(Entries with model source code)

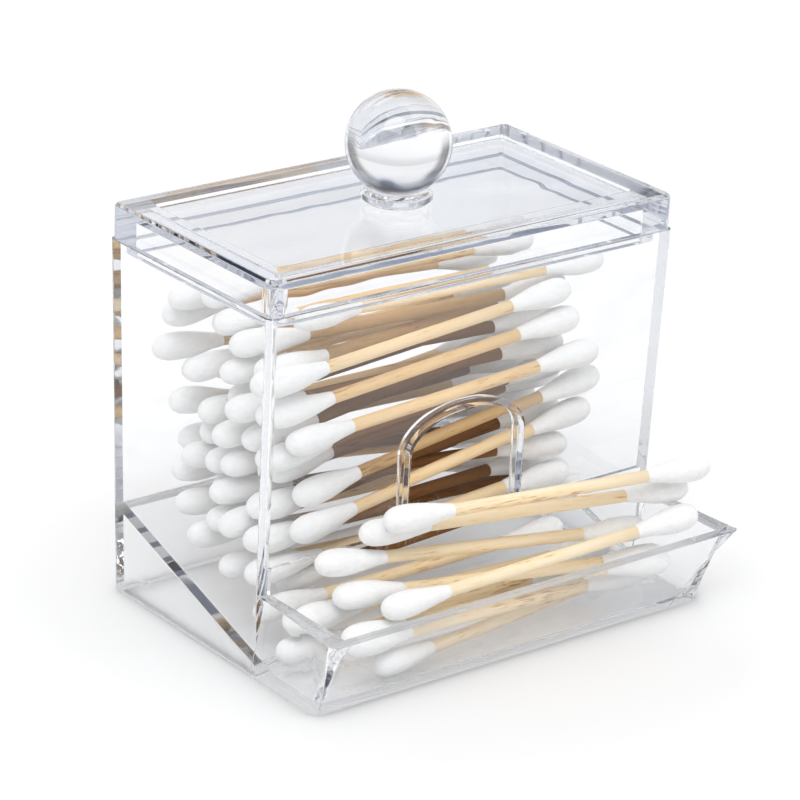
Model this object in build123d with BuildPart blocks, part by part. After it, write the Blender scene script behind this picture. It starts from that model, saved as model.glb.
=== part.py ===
from build123d import *
import math
import os
import random

import numpy as np

# Cotton swab organizer: a clear moulded box with a sloped floor and an open tray in
# front, a lift-off lid with a ball knob, and the cotton swabs that it holds.
# Millimetres. +Z up, the tray faces -Y, origin at the middle of the footprint.

# Driving dimensions of a cotton swab
swab_length = 73.0
stick_diameter = 2.5
bud_diameter = 5.8
bud_length = 15.0
bud_tip_diameter = 2.6
bud_neck_length = 7.5     # the cotton swells over this length from the stick
bud_nose_length = 3.2     # and narrows over this length at its end
bud_wrap = 0.15           # thickness of the cotton where it starts on the stick

# Driving dimensions of the box
swab_end_room = 17.2      # spare length inside the box beside a swab
wall = 2.4
box_depth = 52.0
box_height = 72.0
side_draft = 0.9          # how far each wall leans in at its foot
back_draft = 1.2
front_draft = 2.2
corner_radius = 1.6

# Driving dimensions of the sloped floor, the slot and the finger arch
ramp_back_height = 20.0   # top of the sloped floor at the back wall
ramp_overhang = 4.0       # the slope runs this far out into the tray
slot_height = 22.5        # lower edge of the front wall
slot_passing = 0.8        # how far the slot's cut passes the front wall
arch_width = 27.0
arch_spring_height = 37.5
arch_rise = 7.5
arch_foot_radius = 3.0
arch_lip_width = 1.2
arch_lip_depth = 1.0

# Driving dimensions of the tray
tray_reach = 23.6         # from the mouth of the box to the tray's front rim
tray_foot_reach = 15.0
tray_height = 17.5
tray_flare = 1.8
tray_floor = 2.4

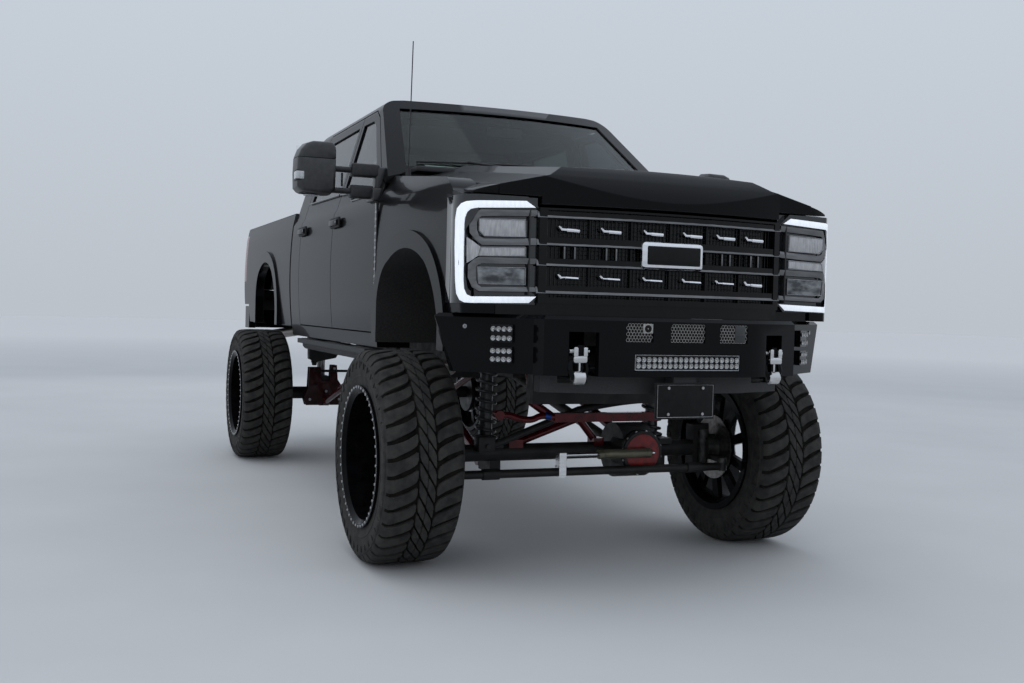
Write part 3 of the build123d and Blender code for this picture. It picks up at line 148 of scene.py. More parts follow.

### Short task
All of the entries above must be quoted exactly.

### Reply
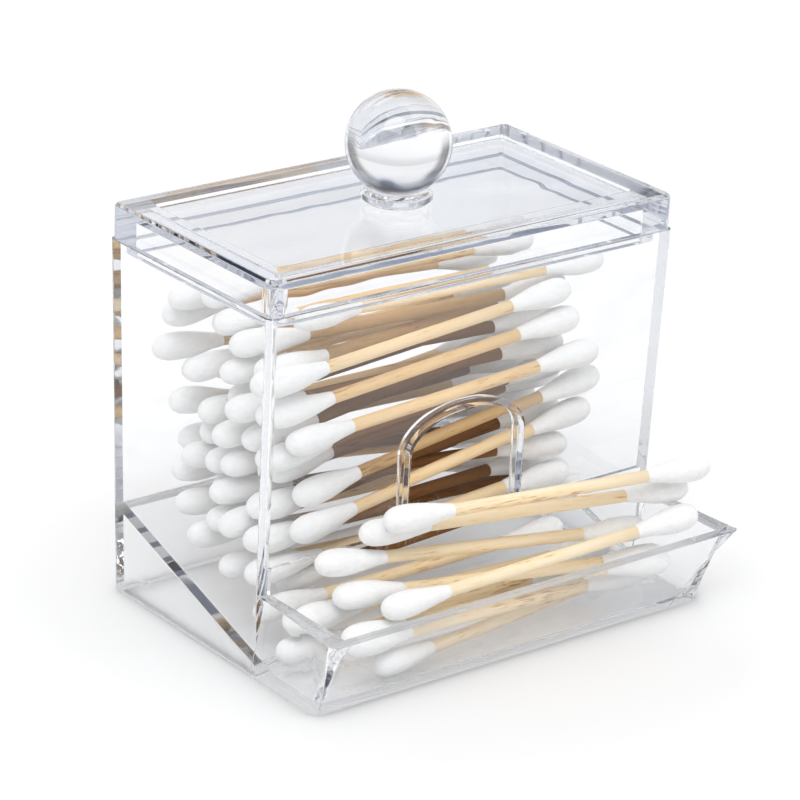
Model this object in build123d with BuildPart blocks, part by part. After it, write the Blender scene script behind this picture. It starts from that model, saved as model.glb.
=== part.py ===
from build123d import *
import math
import os
import random

import numpy as np

# Cotton swab organizer: a clear moulded box with a sloped floor and an open tray in
# front, a lift-off lid with a ball knob, and the cotton swabs that it holds.
# Millimetres. +Z up, the tray faces -Y, origin at the middle of the footprint.

# Driving dimensions of a cotton swab
swab_length = 73.0
stick_diameter = 2.5
bud_diameter = 5.8
bud_length = 15.0
bud_tip_diameter = 2.6
bud_neck_length = 7.5     # the cotton swells over this length from the stick
bud_nose_length = 3.2     # and narrows over this length at its end
bud_wrap = 0.15           # thickness of the cotton where it starts on the stick

# Driving dimensions of the box
swab_end_room = 17.2      # spare length inside the box beside a swab
wall = 2.4
box_depth = 52.0
box_height = 72.0
side_draft = 0.9          # how far each wall leans in at its foot
back_draft = 1.2
front_draft = 2.2
corner_radius = 1.6

# Driving dimensions of the sloped floor, the slot and the finger arch
ramp_back_height = 20.0   # top of the sloped floor at the back wall
ramp_overhang = 4.0       # the slope runs this far out into the tray
slot_height = 22.5        # lower edge of the front wall
slot_passing = 0.8        # how far the slot's cut passes the front wall
arch_width = 27.0
arch_spring_height = 37.5
arch_rise = 7.5
arch_foot_radius = 3.0
arch_lip_width = 1.2
arch_lip_depth = 1.0

# Driving dimensions of the tray
tray_reach = 23.6         # from the mouth of the box to the tray's front rim
tray_foot_reach = 15.0
tray_height = 17.5
tray_flare = 1.8
tray_floor = 2.4

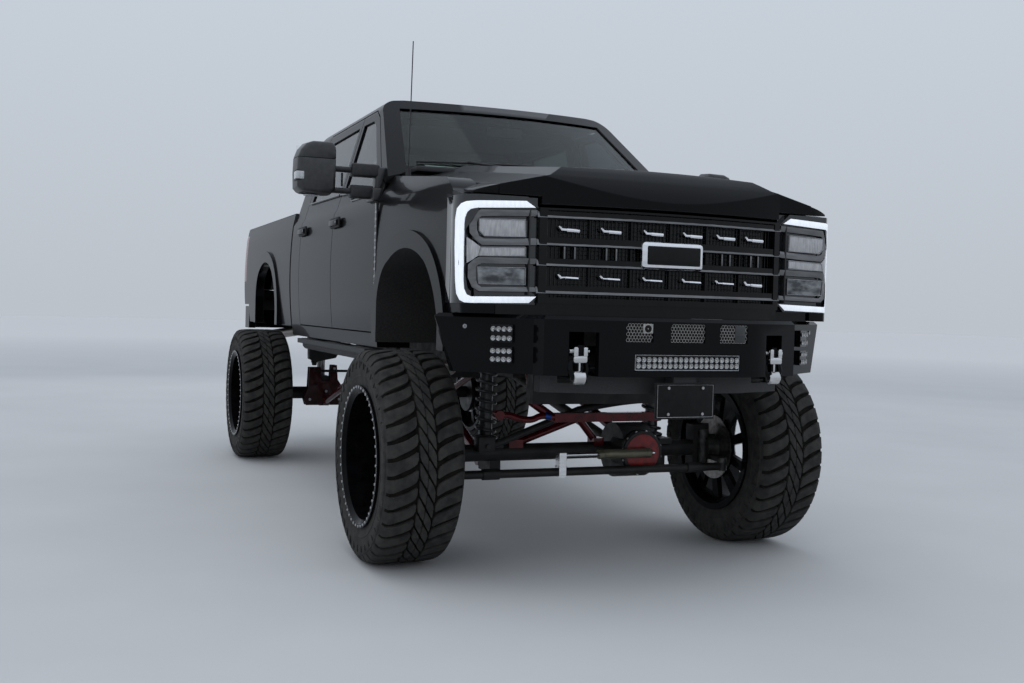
Write part 3 of the build123d and Blender code for this picture. It picks up at line 148 of scene.py. More parts follow.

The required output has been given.